The report does not report rates of Mass attendance or other forms of daily or weekly practice, but it does track the number of baptisms and marriages in various places around the world, as well as the number of baptized Catholics.

 The Vatican data shows very stable levels of Catholic affiliation for Brazil, Mexico, Argentina — and, indeed, for Central and South America as a whole from 1980 to 2019.  

Brazil shows the most change, with the percentage of Catholics decreasing from 90% in 1980 to 84% in 2019. 

In the same time period, the United States also shows a very stable — though lower — percentage of Catholics in its population: 22% in 1980 and 23% in 2019.

But those figures don’t tell the whole story, because the Church’s statistical yearbook says it counts the number of baptized Catholics in a place, and not the number of people who self-identify as Catholic.

But because even Catholics who do not regularly go to Mass often marry in the Church and have their children baptized, looking at the data on baptisms and marriages might give a clearer picture of how many Catholics practice their faith, at least at some minimal level, in different parts of the world.

 That data suggests a significant and continuing decline in Catholic practice, both in the U.S. and throughout Central and South America. 

The number of baptisms per thousand Catholics in Central and South America dropped by 44% between 1980 in 2007. In the same time period, U.S. baptisms per thousand Catholics dropped by 28%. 

Since the 2007 Aparecida conference, the number of baptisms per thousand Catholics has dropped another 33% in Central and South America, while in the US the number has declined by 38%.

Brazil, where the Aparecida conference actually took place, has seen its number of baptisms per thousand Catholics drop to levels below that of the U.S., with just seven baptisms per thousand Catholics in 2019 as compared to 8.9 in the US.

The trend is similar with the number of marriages.

 In 2019 the U.S. and Mexico were tied, with 1.8 marriages per thousand Catholics. For Central and South America as a whole, the number was 1.2 in that year. In Argentina it was only 0.8.

Those numbers suggest significant and increasing disaffiliation from the Church in Central and South America. That suggestion is confirmed by survey data from the World Values Survey.

While the Catholic Church considers baptized Catholics to remain Catholic throughout their lives, the WVS focus on self-identification, asking respondents, “Do you belong to a religion or religious denomination? If yes, which one?”

Responses to that question reveal whether respondents still consider themselves to be affiliated with the Catholic Church.

 The results vary by country. 

The U.S. and Mexico both show stable to upward trends over the five waves of the survey, from 1995 to 2022. 

Argentina is somewhat down, from 76% in the 1995-1998 wave, to 69% in the 2017-2022 one.

Brazil shows the most dramatic change. In the 1995 to 1998 wave of the survey, 70% of respondents in Brazil described themselves as Catholic. In the most recent wave, only 46% described themselves as Catholic.

The World Values Survey also asks respondents how often they attend religious services. 

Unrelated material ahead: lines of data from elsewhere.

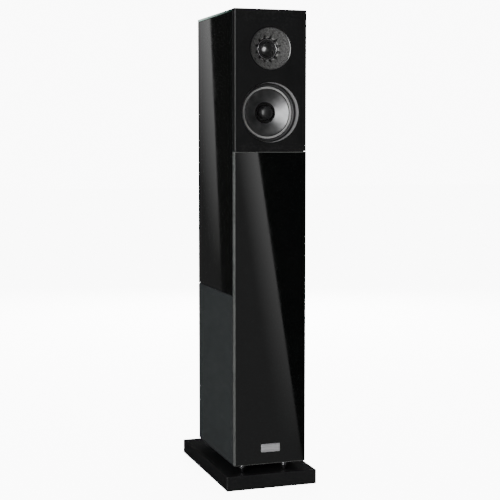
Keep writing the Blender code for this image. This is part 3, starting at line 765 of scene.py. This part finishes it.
def makeBaffle():
    low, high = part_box("upper_baffle_cover")
    split = (tweeterAt.z + midAt.z) / 2
    shape = bmesh.new()
    openings = (
        (tweeterAt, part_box("tweeter_faceplate")[1].x + panels["gap"], split, high.z),
        (midAt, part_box("mid_trim_ring")[1].x + panels["gap"], low.z, split),
    )
    for centre, radius, bottom, top in openings:
        ringToRectangle(shape, centre, radius, (low.x, 0, bottom), (high.x, 0, top), panels["ringSteps"])
    bmesh.ops.remove_doubles(shape, verts=shape.verts, dist=0.00002)
    thickness = high.y - low.y
    grown = bmesh.ops.extrude_face_region(shape, geom=shape.faces[:])["geom"]
    back = [item for item in grown if isinstance(item, bmesh.types.BMVert)]
    bmesh.ops.translate(shape, vec=(0, thickness, 0), verts=back)
    bmesh.ops.recalc_face_normals(shape, faces=shape.faces)
    corners, lips = [], []
    for edge in shape.edges:
        first, second = (vert.co for vert in edge.verts)
        if max(first.y, second.y) > low.y + 0.0001:
            continue
        onSide = all(abs(abs(co.x) - high.x) < 1e-5 for co in (first, second))
        onRing = any(all(abs((co - centre).length - radius) < 1e-5 for co in (first, second))
                     for centre, radius, _, _ in openings)
        if onSide:
            corners.append(edge)
        elif onRing:
            lips.append(edge)
    bevelEdges(shape, corners, panels["corner"], 2)
    bevelEdges(shape, lips, panels["lip"], 4)
    for face in shape.faces:
        outside = abs(face.calc_center_median().x) > high.x - 0.003
        face.material_index = 1 if outside and abs(face.normal.x) > 0.3 else 0
    finishPiece("upperBaffle", shape, "baffleSkin", "cabinet", ["upper_baffle_cover"], sharp=25,
                extra=("baffleEdge",))


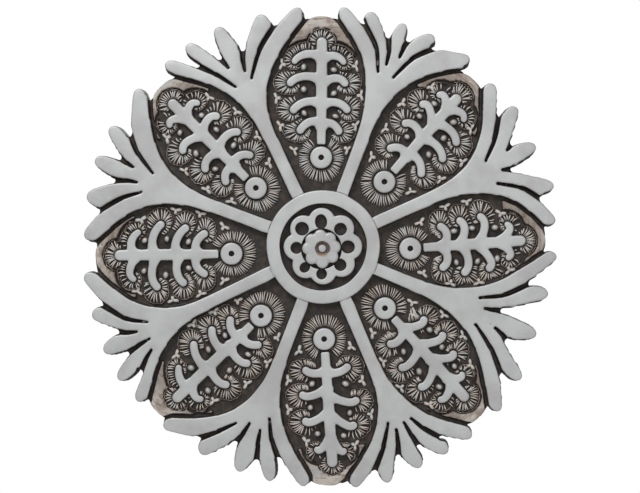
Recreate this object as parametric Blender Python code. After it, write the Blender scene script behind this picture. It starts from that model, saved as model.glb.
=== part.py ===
"""Round wall medallion of fired clay: a ring with a flower, eight fronds of five fingers, and eight petals.

One solid in metres. It hangs upright: the front faces -Y, +Z is up, and the flat back lies on y = 0
with the ring's centre at the origin. The carving is drawn flat, as outlines with a height each, and
every cell between the outlines is then raised to the height of the topmost outline that covers it.
"""

import math

import bmesh
import bpy
from mathutils import Vector
from mathutils.geometry import delaunay_2d_cdt, interpolate_bezier, intersect_line_line_2d

# The reach of the longest fingers. The free carving is drawn in millimetres for a reach of 150.
REACH = 0.150
DRAWN_REACH = 150.0

# Heights above the flat back.
GROUND_THICKNESS = 0.0070
BED_RISE = 0.0012
LIP_RISE = 0.0026
SPRIG_RISE = 0.0042
FROND_RISE = 0.0054
RING_STEP = 0.0004
FLOWER_RISE = 0.0040
ROSETTE_STEP = 0.0012

# The ring at the centre and the fronds' arms.
RING_RADIUS = 0.0354
RING_WIDTH = 0.0078
ARM_WIDTH = 0.0087
FINGER_WIDTH = 0.0098
GROOVE_WIDTH = 0.0012
GATE_WIDTH = 0.0026
WEB_SHORE = 0.0015
UNDERLAP = 0.0020

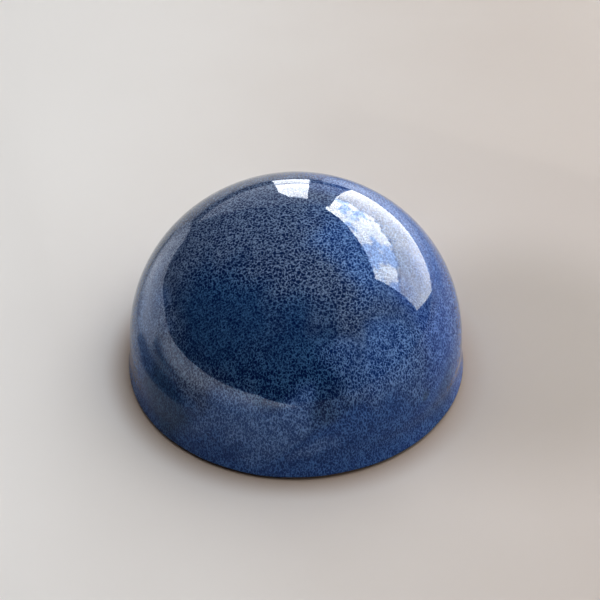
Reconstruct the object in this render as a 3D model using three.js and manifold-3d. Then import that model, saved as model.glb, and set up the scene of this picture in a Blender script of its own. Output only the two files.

In the most recent wave, the highest rate among Catholics in the four countries examined was in Mexico, where 47% of Catholics said they went to Mass at least once a week. 

 The lowest rate was in Argentina, where only 19% of Catholic respondents reported going to Mass at least once a week.  

The U.S. fell in the middle with 35% of respondents saying they went to mass at least weekly.

Those trends have been fairly consistent over the last three waves of the World Values Survey, during which all four countries are consistently reported.

Of course, when the percentage of the population who describe themselves as Catholic is also dropping, even a steady rate of Mass attendance among self-described Catholics means a decreasing share of the total population. 

The percentage of total Brazilian respondents who said they went to Mass weekly dropped from 28% in 2007 — the time of the Aparecida report — to 21% in the most recent wave of the survey. 

That means that the number of Brazilians who darken the door of a church at least once a week has dropped by a quarter over the last 15 years.

Whatever effects the evangelization developed through the synodal process of Aparecida may have had, it does not seem to have resulted in the countries of Central and South America being more successful at retaining members than is the Church in the U.S.